GIVEN REQUEST »
Looking at the listing beneath, work out how many lines hold "FreeCAD" and report only that figure.

DATA EXCERPT »
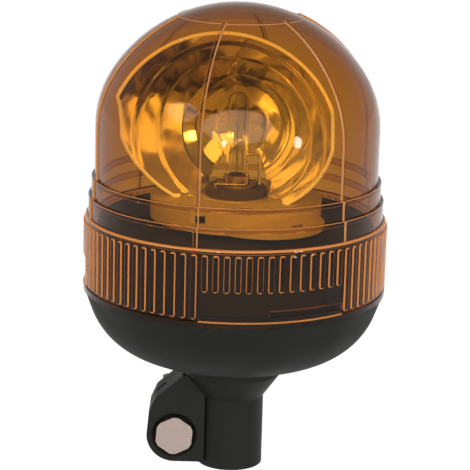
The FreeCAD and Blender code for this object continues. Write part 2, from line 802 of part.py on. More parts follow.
def make_motor_pinion():
    turn = math.pi / 2 + math.pi / size("motor_teeth")
    gear = gear_blank("motor_pinion_blank", "motor_teeth", size("gear_backlash") / 2,
                      "wheel_height + 1", f"{WHEEL_BOTTOM} - 0.5", turn, IDLER_X, MOTOR_Y)
    bore = cylinder("motor_pinion_bore", "motor_shaft_radius", "30", IDLER_X, MOTOR_Y,
                    "plate_bottom")
    sub_part(cut("motor_pinion", gear, bore), "motor_pinion")


def make_ring_gear():
    """The internal gear: a plain ring less an external gear of the same pitch."""
    module = size("gear_module")
    teeth = round(size("ring_teeth"))
    wire = gear_wire(teeth, module, 1.25 * module, module, -size("gear_backlash") / 2)
    cutter = doc.addObject("Part::Feature", "ring_gear_cutter")
    cutter.Shape = Part.Face(wire).extrude(V(0, 0, size(f"ring_gear_height + {2 * OVERCUT}")))
    cutter.Placement = FreeCAD.Placement(V(), FreeCAD.Rotation())
    tie(cutter, Base_z=f"{RING_BOTTOM} - {OVERCUT}")
    blank = cylinder("ring_gear_blank", DRUM_INSIDE, "ring_gear_height", z=RING_BOTTOM)
    sub_part(cut("ring_gear", blank, cutter), "ring_gear")


# ---------------------------------------------------------------- dome

# The dome's section is a shoulder arc that starts upright, and a crown arc
# centred on the axis that meets it without a kink.
CROWN_ROUND = ("((dome_radius - dome_shoulder)^2 + dome_height^2 - dome_shoulder^2)"
               " / (2 * (dome_height - dome_shoulder))")


def dome_points(inset):
    """The dome's three points, moved inwards by inset, with the arcs' radii."""
    share = f"({CROWN_ROUND} - ({inset})) / ({CROWN_ROUND} - dome_shoulder)"
    start = (f"dome_radius - ({inset})", "dome_start")
    meeting = (f"(dome_radius - dome_shoulder) * {share}",
               f"dome_start + dome_height - {CROWN_ROUND}"
               f" + ({CROWN_ROUND} - dome_height) * {share}")
    top = ("0", f"dome_start + dome_height - ({inset})")
    return start, meeting, top, f"dome_shoulder - ({inset})", f"{CROWN_ROUND} - ({inset})"


def dome_upwards(inset):
    start, meeting, top, shoulder, crown = dome_points(inset)
    return [start + (arc(shoulder, 1),), meeting + (arc(crown, 1),), top]


def dome_downwards(inset):
    start, meeting, top, shoulder, crown = dome_points(inset)
    return [top + (arc(crown, -1),), meeting + (arc(shoulder, -1),), start]


# ---------------------------------------------------------------- rotor

DRUM_INSIDE = "drum_radius - drum_wall"
DRUM_BOTTOM = "deck_top + drum_gap"
WEB_BOTTOM = "web_top - web_thickness"
HUB_BOTTOM = "deck_top + thrust_thickness + axial_play"
HUB_TOP = "web_top + 0.4"
FOOT_SCREWS = (("-20", "22"), ("20", "22"))


def turned_place(x, y):
    """A place given in the reflector's own frame, after its turn about the lamp's axis."""
    return (f"({x}) * cos(reflector_turn) + ({y}) * sin(reflector_turn)",
            f"({y}) * cos(reflector_turn) - ({x}) * sin(reflector_turn)")


def make_thrust_washer():
    disc = cylinder("thrust_disc", "hub_radius", "thrust_thickness", z="deck_top")
    hole = cylinder("thrust_hole", "column_radius + bearing_clearance", "thrust_thickness + 2",
                    z="deck_top - 1")
    sub_part(cut("thrust_washer", disc, hole), "thrust_washer")


def hump_solid(name, gap, x, y):
    """The carrier's round-topped hump, grown by gap, standing at a place."""
    hump = turned(name, [
        ("0", DRUM_BOTTOM),
        (f"hump_radius + {gap}", DRUM_BOTTOM),
        (f"hump_radius + {gap}", f"deck_top + hump_side + {gap}",
         arc(f"((hump_radius + {gap})^2 + hump_rise^2) / (2 * hump_rise)", 1)),
        ("0", f"deck_top + hump_side + hump_rise + {gap}"),
    ])
    return tie(hump, Base_x=x, Base_y=y)


def make_carrier():
    drum = turned("drum_turning", [
        ("column_radius + bearing_clearance", HUB_BOTTOM),
        ("hub_radius", HUB_BOTTOM),
        ("hub_radius", WEB_BOTTOM),
        (DRUM_INSIDE, WEB_BOTTOM),
        (DRUM_INSIDE, DRUM_BOTTOM),
        ("drum_radius", DRUM_BOTTOM),
        ("drum_radius", "web_top"),
        ("hub_radius", "web_top"),
        ("hub_radius", HUB_TOP),
        ("column_radius + bearing_clearance", HUB_TOP),
    ])
    hump = hump_solid("hump_turning", "0", "hump_offset_x", "-hump_offset_y")
    core = cylinder("hump_core", f"{DRUM_INSIDE} + 0.6", "web_top - deck_top - 1", z="deck_top")
    lamp_well = cylinder("lamp_well", "hub_radius", "rotor_height + hump_rise", z="deck_top")
    outer_hump = cut("hump_outside", hump, core, lamp_well)
    bosses = []
    holes = [weight_cylinder("weight_pocket")]
    for i, place in enumerate(FOOT_SCREWS):
        x, y = turned_place(*place)
        bosses.append(cylinder(f"foot_boss_{i}", "small_screw_radius + 2", "web_thickness + 1",
                               x, y, f"{WEB_BOTTOM} - 1.5"))
        holes.append(cylinder(f"foot_hole_{i}", "small_screw_radius", "web_thickness + 1",
                              x, y, f"{WEB_BOTTOM} - 1"))
    notch = box("drum_notch", "-20.5", "-13.5", "-drum_radius - 1", "-drum_radius + 7",
                f"{RING_BOTTOM} + ring_gear_height + 0.3", "web_top + 1")
    blank = fuse("carrier_blank", drum, outer_hump, *bosses)
    sub_part(cut("reflector_carrier", blank, notch, *holes), "reflector_carrier")
    sub_part(weight_cylinder("balance_slug"), "balance_weight")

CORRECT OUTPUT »
2